By SD Contributor Eric Dubin
Six months from now, or sooner, we will start hearing about the latest bullsh*t exit strategy brought to us by the Federal Reserve. It will involve the brilliant idea of securitizing the “assets” on the Fed’s balance sheet and selling them off into the public markets. It will require packages sold at a discount because much of the stuff that’s marked-to-make-believe now on the Fed’s balance sheet (other than the Treasuries) will be offered to real investors and not governments with printing presses. Real investors, for the most part, demand satisfactory risk/reward — thus the discounted offerings.

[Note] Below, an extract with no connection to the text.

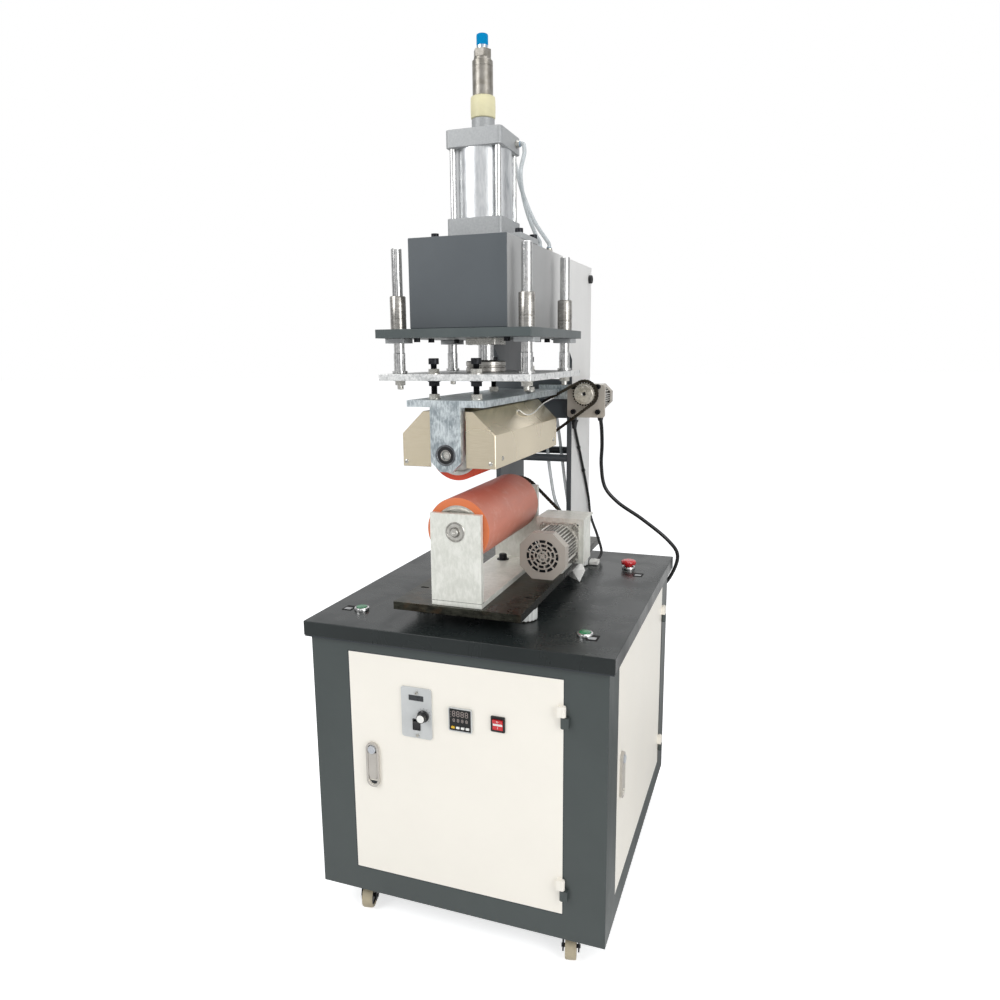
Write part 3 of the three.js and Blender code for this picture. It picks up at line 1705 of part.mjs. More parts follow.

But guess what? With that extra crap flowing to the public market, it will crowd-out existing ongoing debt offerings which are already having a hard time being sold at current interest rates. Thus, instead of the Fed claiming victory by not having the velocity of money go bonkers since sequestered “money” on their balance sheet is “sterilized” by “honest” purchases by new investors locking up the funds, in reality, interest rates will shoot higher because:
a) they have to move higher to improve the risk/reward of all credit offerings from the Fed or new stuff;
b) crowding out raises interest rates generically because there’s more competition for real buyers given the larger supply of paper up for sale, thus demanding higher rates to entice enough “real” investors to take on the massive supply.
So, the Fed will try to extricate itself from balance sheet purgatory and blow off its face as 300+ basis point higher long rates manifest across all credit, sending the economy into the tank. Heck, having real investors hold all that paper vs. sequestered on the Fed’s balance sheet doesn’t even give the Fed the benefit of velocity of money staying dormant because the real investors will use the paper they buy as collateral for even more investing, which is part of the mechanics of the so-called shadow banking systems’ expansion of the money supply (and thus, velocity will start to rise).
Bottom-line: The Fed is F*CKED.
At this point, we’d be better off with a goldfish as the Fed Chair.